If you’re receiving — or are likely to receive — more 0 percent APR offers, consider using a competing offer to negotiate another low- or no-interest period with your current card. You’ll eliminate the balance transfer fee and avoid any potential credit score damage caused by opening and closing accounts, Dickey added.
Another way to reduce the money you put toward interest is to “power pay” that remaining balance until it’s gone by making it a priority in your monthly budget.
Should you cancel your credit card when the 0% intro APR ends?
You might consider canceling your card when your 0 percent intro APR period ends. But it’s important to think about how closing the account could affect your credit profile.
It’s often best to keep the card open, even though you’re no longer using it. Closing it would reduce your available credit, which may increase your credit utilization ratio — a factor that accounts for 30 percent of your FICO score.
And eventually, it could shorten your length of credit history, which accounts for 15 percent of your FICO score. Note, however, that an account in good standing remains on your credit report for 10 years after it’s closed.
If it’s your only card without a balance you probably want to keep it. But if you’re concerned keeping the card will tempt you to overspend, or if it has an annual fee you no longer want to pay, canceling may be the better option.
If you have a credit card with a 0 percent APR introductory offer, you need to be aware that the end of the intro period usually brings with it a change to the card’s interest rate. As with other credit cards, keeping a card after the intro period ends requires you to continue to use it responsibly.

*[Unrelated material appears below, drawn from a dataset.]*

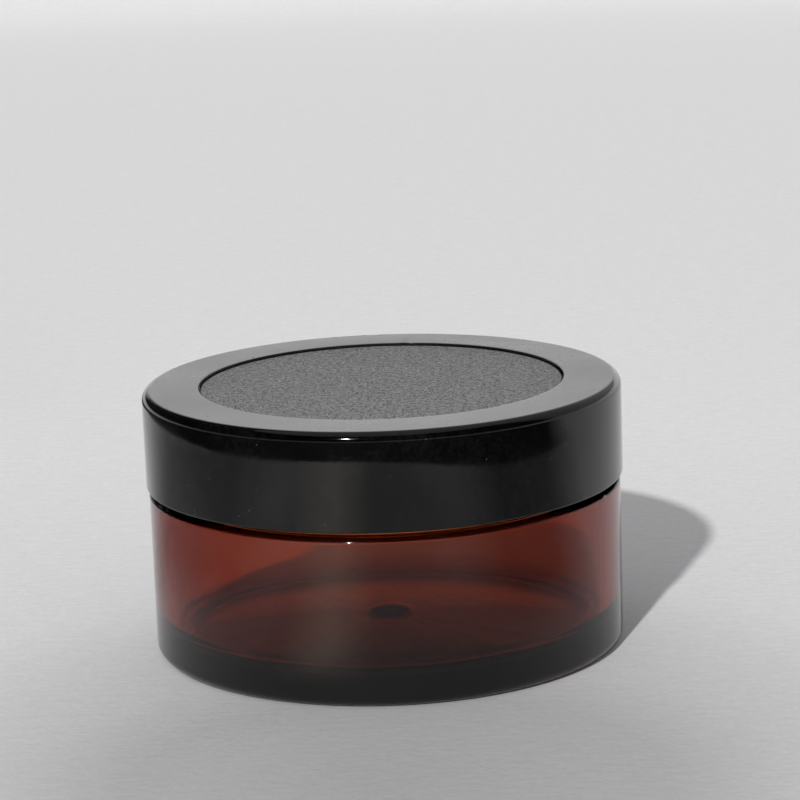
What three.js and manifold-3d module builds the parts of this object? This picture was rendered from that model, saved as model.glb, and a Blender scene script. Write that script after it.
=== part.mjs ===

Zero-percent card deals are the financial equivalent of “kicking the can down the road,” Dickey said.
They can net you a little breathing room and allow you to use the money you would have burned on interest to attack a balance. But to really take advantage of one, you need a solid payoff strategy you can execute before the 0 percent APR period ends.
“Unless you have a plan in place to address that debt, it’s really not doing you much good,” Dickey said. “You want to have a sturdy, steady plan.”